Dolphin moms use baby talk to call to their young, recordings show

In this undated photo, bottlenose dolphins swim in open waters off Sarasota Bay, Florida. (Sarasota Dolphin Research Program via AP)

WASHINGTON — You know instantly when someone is speaking to an infant or small child. It turns out that dolphin mothers also use a kind of high-pitched baby talk.

A study published Monday found that female bottlenose dolphins change their tone when addressing their calves. Researchers recorded the signature whistles of 19 mother dolphins in Florida, when accompanied by their young offspring and when swimming alone or with other adults.


The dolphin signature whistle is a unique and important signal — akin to calling out their own name.

“They use these whistles to keep track of each other. They’re periodically saying, ‘I’m here, I’m here’,” said study co-author Laela Sayigh, a Woods Hole Oceanographic Institution marine biologist in Massachusetts.

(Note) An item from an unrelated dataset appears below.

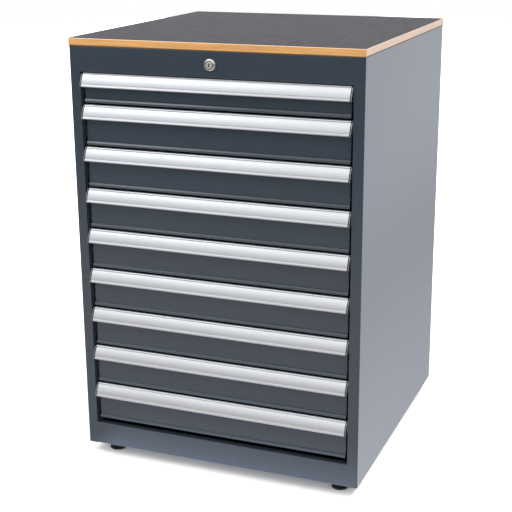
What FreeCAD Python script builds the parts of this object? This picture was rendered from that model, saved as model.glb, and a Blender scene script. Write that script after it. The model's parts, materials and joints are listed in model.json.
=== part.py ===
import FreeCAD, Part
import math
import os
import Sketcher

# Tool cabinet with nine full-extension drawers under a wood-edged worktop.
# Millimetres, +Z up, the fronts face -Y, the origin is on the floor under the middle.

SIZES = {
    "carcass_width": 710,
    "carcass_depth": 720,
    "carcass_sheet": 1.2,
    "bend_radius": 1.8,
    "stile_width": 25,
    "stile_return": 16,
    "fascia_height": 58.5,
    "fascia_return": 16,
    "plinth_height": 57,
    "plinth_ledge": 16.6,
    "rear_flange": 20,
    "board_thickness": 18,
    "board_overhang": 0.8,
    "board_edge_radius": 1.2,
    "facing_thickness": 0.8,
    "facing_inset": 1.4,
    "foot_height": 28,
    "foot_inset_side": 56,
    "foot_inset_front": 48,
    "foot_inset_rear": 48,
    "pad_diameter": 42,
    "pad_edge_height": 6,
    "pad_hub_diameter": 22,
    "stud_diameter": 10,
    "stud_above_base": 14,
    "stud_clearance": 0.5,
    "nut_width": 17,
    "nut_thickness": 8,
    "first_module": 75,
    "module": 100,
    "stack_top_gap": 0.5,
    "stack_bottom_gap": 9,
    "panel_sheet": 1,
    "panel_recess": 10,
    "panel_depth": 12,
    "panel_side_gap": 7,
    "panel_bottom_gap": 2.5,
    "panel_top_gap": 3,
    "panel_lip": 16,
    "bead_radius": 5,
    "handle_top_gap": 1,
    "handle_height": 33,
    "handle_projection": 20,
    "handle_side_gap": 3.5,
    "handle_wall": 2,
    "handle_flange": 15,
    "handle_crown_height": 4,
    "handle_crown_reach": 6.5,
    "handle_lip_height": 6.5,
    "handle_lip_reach": 3,
    "handle_lip_radius": 32,
    "handle_sweep_radius": 64,
    "handle_groove": 0.7,
    "cap_thickness": 3,
    "box_sheet": 1,
    "box_bottom_gap": 7,
    "box_top_gap": 14,
    "tab_reach": 14,
    "tab_width": 24,
    "tab_hole_width": 11,
    "tab_hole_reach": 6,
    "upright_width": 40,
    "upright_sheet": 1.2,
    "upright_front": 30,
    "upright_rear_gap": 70,
    "rail_setback": 1,
    "rail_sheet": 1.5,
    "rail_height": 23.4,
    "rail_level": 32,
    "rail_front": 20,
    "rail_depth": 7.4,
    "carriage_web": 2,
    "carriage_flange": 1.5,
    "carriage_clearance": 0.3,
    "carriage_front_gap": 3,
    "carriage_rear_gap": 37,
    "lock_hole_diameter": 19,
    "lock_body_clearance": 0.3,
    "lock_body_length": 26,
    "rosette_diameter": 28.5,
    "rosette_rim": 1.4,
    "rosette_shoulder_diameter": 26,
    "rosette_shoulder_depth": 5.6,
    "rosette_depth": 8.2,
    "rosette_nose_diameter": 20,
    "lock_nut_width": 24,
    "lock_nut_thickness": 4,
    "plug_diameter": 15,
    "plug_clearance": 0.2,
    "plug_proud": 0.8,
    "key_slot_width": 2.8,
    "key_slot_height": 7.4,
    "key_slot_depth": 5,
    "shaft_diameter": 10,
    "crank_radius": 10,
    "crank_diameter": 30,
    "crank_thickness": 4,
    "pin_diameter": 6,
    "pin_clearance": 0.6,
    "bar_width": 20,
    "bar_sheet": 2,
    "bar_head_width": 36,
    "bar_head_height": 34,
    "bar_gap": 2.6,
    "bar_end_gap": 30,
    "bar_rear_gap": 37,
    "finger_width": 8,
    "finger_rise": 16,
    "finger_below_tab": 2,
    "bracket_sheet": 2,
    "bracket_width": 52,
    "bracket_height": 24,
    "bracket_reach": 8,
    "bracket_clearance": 0.4,
    "hanger_width": 36,
    "hanger_setback": 14,
}
DRAWERS = 9
FULL_MODULES = DRAWERS - 1
FEET_PER_SIDE = 2
UPRIGHTS_PER_SIDE = 2
BAR_BRACKETS = 2
NUT_CORNERS = 6
LOCK_TURN = 90
TOUCHING = 0.0001

# Places worked out from the sizes, as expressions
HALF_WIDTH = "(Sizes.carcass_width / 2)"
INNER_HALF = f"({HALF_WIDTH} - Sizes.carcass_sheet)"
OPENING_HALF = f"({HALF_WIDTH} - Sizes.stile_width)"
STACK_HEIGHT = f"(Sizes.first_module + {FULL_MODULES} * Sizes.module)"
STACK_BASE = "(Sizes.plinth_height + Sizes.stack_bottom_gap)"
OPENING_TOP = f"({STACK_BASE} + {STACK_HEIGHT} + Sizes.stack_top_gap)"
CARCASS_HEIGHT = f"({OPENING_TOP} + Sizes.fascia_height)"
INNER_TOP = f"({CARCASS_HEIGHT} - Sizes.carcass_sheet)"
HANDLE_LIP = "(Sizes.handle_projection - Sizes.panel_recess)"
FRONT_PLANE = f"((({HANDLE_LIP}) - Sizes.carcass_depth - Sizes.board_overhang) / 2)"
REAR_FACE = "(Sizes.carcass_depth - 2 * Sizes.carcass_sheet)"
REAR_INNER = "(Sizes.carcass_depth - Sizes.carcass_sheet)"

BAR_REAR = f"({REAR_FACE} - Sizes.bar_rear_gap)"
BAR_FRONT = f"({BAR_REAR} - Sizes.bar_sheet)"
BOX_FRONT = "(Sizes.panel_recess + Sizes.panel_depth)"
BOX_REAR = f"({BAR_FRONT} - Sizes.bar_gap - Sizes.tab_reach)"
BOX_LENGTH = f"({BOX_REAR} - {BOX_FRONT})"

RAIL_OUTER = f"({OPENING_HALF} + Sizes.rail_setback)"
RAIL_WEB = f"({RAIL_OUTER} - Sizes.rail_sheet)"
RAIL_TIP = f"({RAIL_OUTER} - Sizes.rail_depth)"
CARRIAGE_OUTER = f"({RAIL_WEB} - Sizes.carriage_clearance)"
WEB_OUTER = f"({RAIL_TIP} - Sizes.carriage_clearance)"
WEB_INNER = f"({WEB_OUTER} - Sizes.carriage_web)"
BOX_RAIL_TIP = f"({WEB_INNER} - Sizes.carriage_clearance)"
BOX_HALF = f"({BOX_RAIL_TIP} - Sizes.rail_depth)"
BOX_RAIL_WEB = f"({BOX_HALF} + Sizes.rail_sheet)"
CARRIAGE_INNER = f"({BOX_RAIL_WEB} + Sizes.carriage_clearance)"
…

When directing the signal to their calves, the mother’s whistle pitch is higher and her pitch range is greater than usual, according to the study published in the journal, Proceedings of the National Academy of Sciences.

“That was true for every one of the moms in the study, all 19 of them,” said biologist Peter Tyack, a study co-author from the University of St. Andrews in Scotland.

Obtaining this data was no simple feat. Over more than three decades, scientists placed special microphones multiple times on the same wild dolphin mothers in Florida’s Sarasota Bay to record their signature whistles. That included years when they had calves and when they didn’t — dolphin calves stay with their mothers for an average of three years in Sarasota, and sometimes longer. Fathers don’t play a prolonged role in parenting.

“This is unprecedented, absolutely fantastic data,” said Mauricio Cantor, an Oregon State University marine biologist.

Why people, dolphins or other creatures use baby talk isn’t certain, but scientists believe it may help offspring learn to pronounce novel sounds. Research dating back to the 1980s suggests that human infants may pay more attention to speech with a greater pitch range. Female rhesus monkeys may alter their calls to attract and hold offspring’s attention. And Zebra finches elevate their pitch and slow down their songs to address chicks, perhaps making it easier to learn birdsong.

For the dolphin study, the researchers focused solely on the signature call, so they don’t know if dolphins also use baby talk for other exchanges — or whether it helps their offspring learn to “talk” as it seems to do with humans.

A possible reason for using specific pitches is to catch the kids’ attention.